Ronni Lebman Sanlo (born March 20, 1948, in Miami, Florida, United States) is the Director Emeritus of the UCLA Lesbian Gay Bisexual Transgender Center and an authority on matters relating to LGBT (Lesbian, Gay, Bisexual and Transgender) students, faculty and staff in higher education. She recognized at an early age that she was a lesbian, but was too afraid to tell anybody. Sanlo went to college then married and had two children. At the age of 31, Ronni came out and lost custody of her young children. The treatment toward the LBGT community and her rights as a mother are what gave Sanlo the drive to get involved in activism and LGBT politics.

==Education==
In Sanlo's early educational career, she attended Hebrew school and Jewish youth groups throughout her high school years at Miami Norland Senior High School. She graduated with a degree in music from the University of Florida in 1969 and attended the University of North Florida, where she obtained a Masters of Education in Counseling and a Doctorate of Education with a concentration in Educational Leadership/Organizational Development. Her dissertation was "Unheard Voices: The Effects of Silence on Lesbian and Gay Educators" (published by Greenwood Press, 1999).

==Career==
Sanlo faced challenges in her professional life due to her sexual orientation, eventually finding a position as an HIV epidemiologist at the Florida Health Department. In 1994, she was hired by the University of Michigan to direct the Lesbian and Gay Men's Programs office, created in 1971 as the Human Sexuality Office (aka the Gay Advocate Office), under the leadership of Jim Toy. Shortly after she arrived, the University agreed to add "Bisexual" to the name of the office. A year before she relocated to UCLA, she persuaded the University to change the name again, to Office of Lesbian, Gay, Bisexual and Transgender Affairs. While at Michigan, Sanlo drafted the initial LGBT program standards for the Council for the Advancement of Standards in Higher Education (CAS), and was the founding chair of the Consortium of LGBT Resource Professionals in Higher Education.

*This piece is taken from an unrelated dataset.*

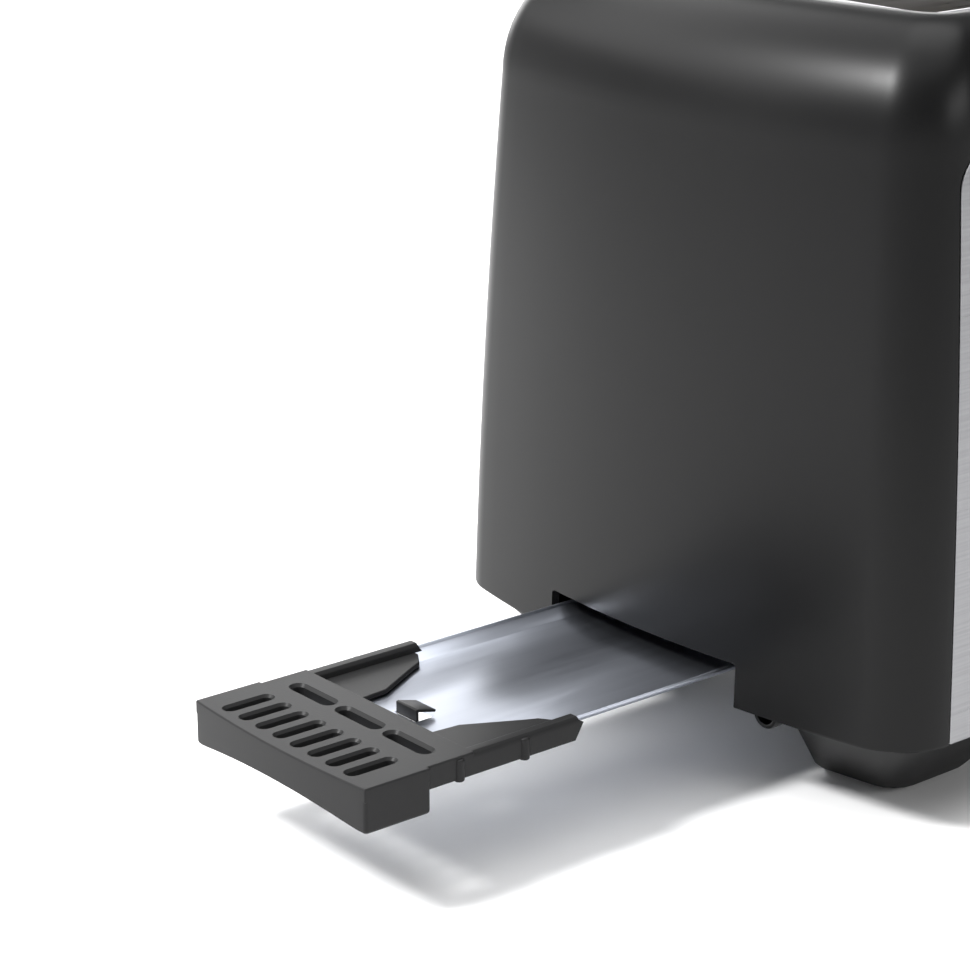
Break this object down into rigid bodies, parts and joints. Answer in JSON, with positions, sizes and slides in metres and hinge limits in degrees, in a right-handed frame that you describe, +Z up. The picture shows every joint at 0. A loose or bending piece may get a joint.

Three years later, Sanlo was recruited by the University of California, Los Angeles to be director of its LGBT center. She became a professor at UCLA, where she drafted the Master of Education in Student Affairs curriculum, for the Higher Education and Organizational Change (HEOC) division of the School of Education and Information Studies. In 2010, she retired from UCLA and taught in the Educational Leadership program at California State University Fullerton for two years. Sanlo is retired and lives with her wife Dr. Kelly Watson in Palm Springs, California and Sequim, Washington.

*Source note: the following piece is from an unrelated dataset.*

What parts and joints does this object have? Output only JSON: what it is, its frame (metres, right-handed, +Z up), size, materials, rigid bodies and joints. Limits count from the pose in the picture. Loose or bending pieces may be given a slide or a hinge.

==Letter to Anita: The Ronni Sanlo Story==
This film was released in 2014 and features Meredith Baxter and Ronni Sanlo. It premiered at the Los Angeles LGBT film festival Outfest in 2014. The film's context shows Ronni Sanlo and her struggle with Anita Bryant's anti-gay campaign Save Our Children. Bryant helped overturn a Dade County Ordinance, which outlawed the discrimination against gays. This resulted in Ronni Sanlo losing custody of her children. The film depicts her work supporting people with HIV/AIDS and advocating for civil rights during the period when she lost custody of her children. Letter to Anita shows the "backdrop of the broader gay civil rights movement.".

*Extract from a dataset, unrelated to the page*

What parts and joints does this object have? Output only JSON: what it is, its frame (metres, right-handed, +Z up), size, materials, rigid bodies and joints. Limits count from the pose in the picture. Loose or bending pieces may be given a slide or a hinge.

Letter to Anita won the audience award for best documentary Feature and was a finalist for best documentary feature at the 25th Annual Tampa International Gay & Lesbian Film Festival.

==Books authored==
Sanlo has written and edited several books and articles on the topic of gender identity and sexual orientation in higher education.

Books include:
- Unheard Voices: The Effects of Silence on Lesbian and Gay Educators, JF Bergin & Garvey, 1999
- Our Place on Campus: Lesbian, Gay, Bisexual, Transgender Services and Programs in Higher Education Greenwood, 2002
- Gender Identity and Sexual Orientation: Research, Policy, and Personal Perspectives: New Directions for Student Services, Number 111, 1 edition, Jossey-Bass, 2005
- Lesbian, Gay, and Bisexual College Students: Risk, Resiliency, and Retention, Journal of College Student Retention: Research, Theory and Practice, 6, 2004
- The Purple Golf Cart: The Misadventures of a Lesbian Grandma, Purple Books Publishing, 2013

==Lavender Graduation==
Sanlo is credited with instituting the first 'Lavender Graduation' ceremony at the University of Michigan in 1995, a tradition now adopted by many universities. By 2001, there were over 45 Lavender Graduations at colleges and universities nationwide. The commencement takes place to acknowledge and honor lesbian, gay, transgender, bisexual and ally students and their contributions to the university. Lavender Graduation allows for LGBT students (all races and ethnicities) recognition within the university. The event honors their achievements, success and leadership in the university as an LGBT student and allows for pride and recognition of their identity. The ceremony also is not only for LGBT students, it is open to anyone supportive of the LGBT community.

==Awards==
Sanlo has received the Los Angeles Gay and Lesbian Center's LACE (Lesbians and Bisexual Women Active in Community Empowerment) Award for Professional Achievement; Curve magazine’s Top 20 Most Influential Lesbian Academics; Greater Palm Springs Pride Spirit of Stonewall Award; NASPA’s Living the Legacy of the Profession of Student Affairs award; California Senate’s Touch the Future Award; OUT magazine’s 2000 Years 2000 Queers; Outstanding Service Award for Professionalism in AIDS Education in the Schools (awarded by the State of Florida Health and Rehabilitative Services); and the Outstanding Community Service Award from the Minority AIDS Services Coalition of Northeast Florida.

Three awards have been named for Sanlo: the Ronni Sanlo Student Leadership Award at the University of North Florida, the Ronni Sanlo Emerging Student Leader at UCLA, and the Ronni Sanlo Cornerstone Award at the University of Michigan's Lavender Graduation ceremony.